Should the speed limit in front of a school be as high as 50 miles an hour? It can be and three local state legislators say that is not good.
Most Western New York residents are used to signs in front of schools calling for, perhaps, 15 miles per hour traveling speed. Now there is an effort to change the rules for these zones because of the rural speed limits in front of some schools.
The effort is being led by Sen. Robert Ortt in response to an Orleans County school in Kendall with a 50-mile-per-hour speed limit posted out front. Assemblymember Ray Walter also has a Niagara County school in Mapleton with the limit at 40 miles an hour out front.
Ortt, Walter and Assemblymember Angelo Morinello are filing legislation for a local option system at schools. It would allow a county the option of setting a lower speed limit in front of school buildings.
Walter said many legislators represent urban areas where cars traveling that fast are not an issue.
"In some of the more rural areas, you've got spots where it's 40 miles an hour," said Walter. "On Mapleton Road in Pendleton, in front of Starpoint, there it's 40 miles per hour and that's just too fast. So if it's 40, people are driving 45 or 50 and we want to be able to lower that down to 25 miles an hour."

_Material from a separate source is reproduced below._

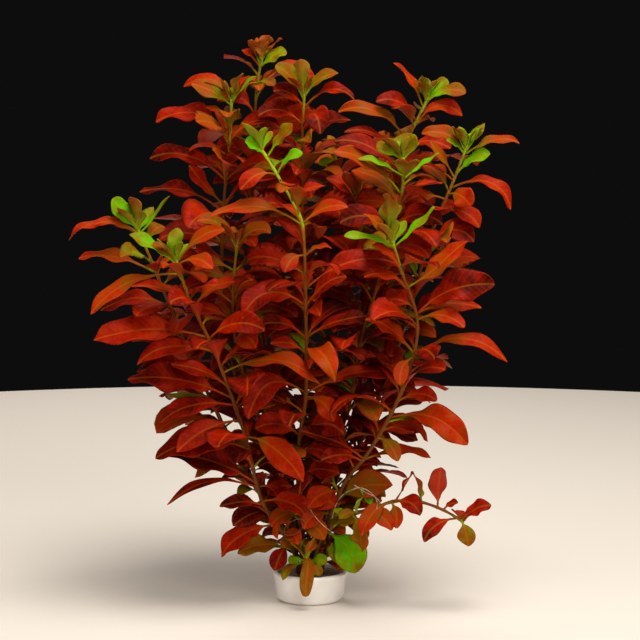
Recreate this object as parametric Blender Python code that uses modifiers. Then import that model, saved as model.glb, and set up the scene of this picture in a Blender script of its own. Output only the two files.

Walter and Ortt tried last year to get a lower speed limit just in front of Starpoint, but the bill did not make it out of the Assembly Transportation Committee. Without legislation, the state Department of Transportation will continue to set the limits under standard rules.
"The DOT has their counts and their specific metrics that they use and they are not going to change it if it doesn't fall within those prescribed metrics," said Walter. "Unfortunately, that might work on a statewide basis, but on these individualized bases we want to be able to have the county or the local municipality make the decision."
Walter said local governments should have the option to override the DOT.
"There is always a concern cause many of the Democratic legislators who are in the majority in the Assembly come from much more urban districts where this is not an issue," he said. "So we're going to have to reach across the aisle and talk to some of our colleagues there in other parts of the state and see if we can get this through the Assembly."